Happy New Year everyone! I hope that folks had a great holiday. I thought I’d start off 2007 with a bit of an off-topic post.
Back in 2004 Darrin Miller and I did some work looking into IPv6 security. The major result was a paper describing the various security considerations in IPv6, setting aside IPsec. At the time, the majority of the research we saw was looking at IPsec as the principle means of securing IPv6. Since IPsec support is a “standard” feature of IPv6, this was a reasonable assumption. As it turns out, for various reasons outlined in the paper, this wasn’t such a good idea. The paper was well received and even found its way into some US-CERT recommendations, and was largely reused as chapter nine of Deploying IPv6 Networks.
Fast-forward almost three years from then and some things have changed and many others haven’t. The IETF v6ops working group is still churning out some new docs on the subject which is great. However, just like in 2004, the market seems to be ignoring IPv6. Not even a federal mandate to deploy v6 in the government by 2008 is enough to get things going. GCN recently reported as much, highlighting agency concern that security vendors aren’t migrating their products to IPv6 quick enough.
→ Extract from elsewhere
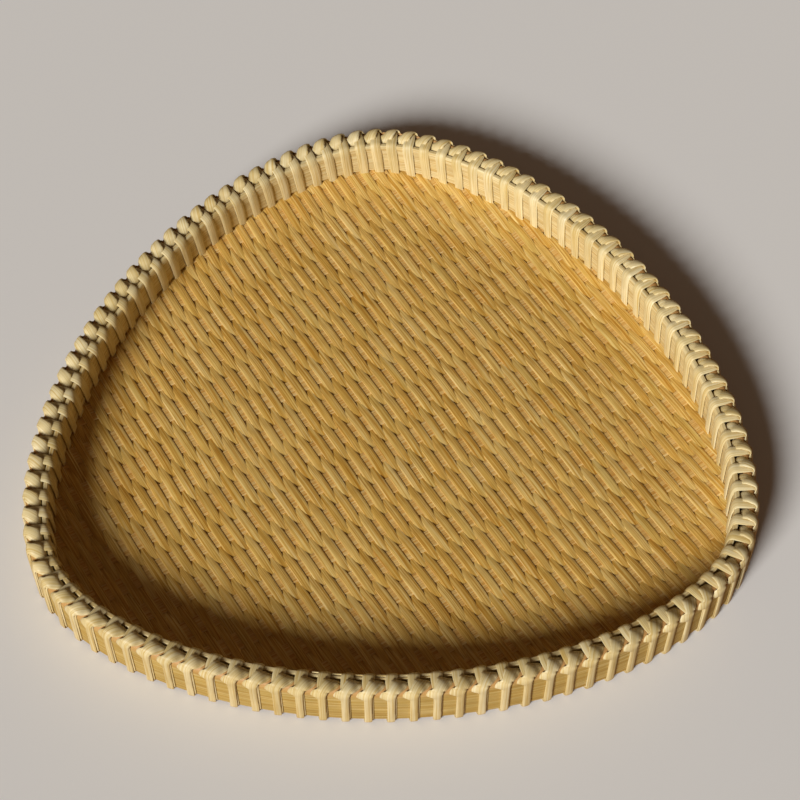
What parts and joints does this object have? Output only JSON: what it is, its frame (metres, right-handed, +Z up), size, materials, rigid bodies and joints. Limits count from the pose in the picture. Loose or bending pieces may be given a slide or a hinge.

I’ve not done a lot of poking around in IPv6 security lately. In preparing for this blog post I went through and updated my IPv6 security links page to tag any additional dead links and add a few new ones. The fact that this links page–largely untouched since 2004–returns in the top five results of a google search for “IPv6 security” says more about the attention paid to the subject than a lengthly blog post ever could have. The top result is a presentation (from a former colleague at Cisco) that Darrin and I expanded on in our work. Eric did a great job with that presentation but given the governement’s focus on IPv6, I would have guessed research from 2003 would not be so well ranked.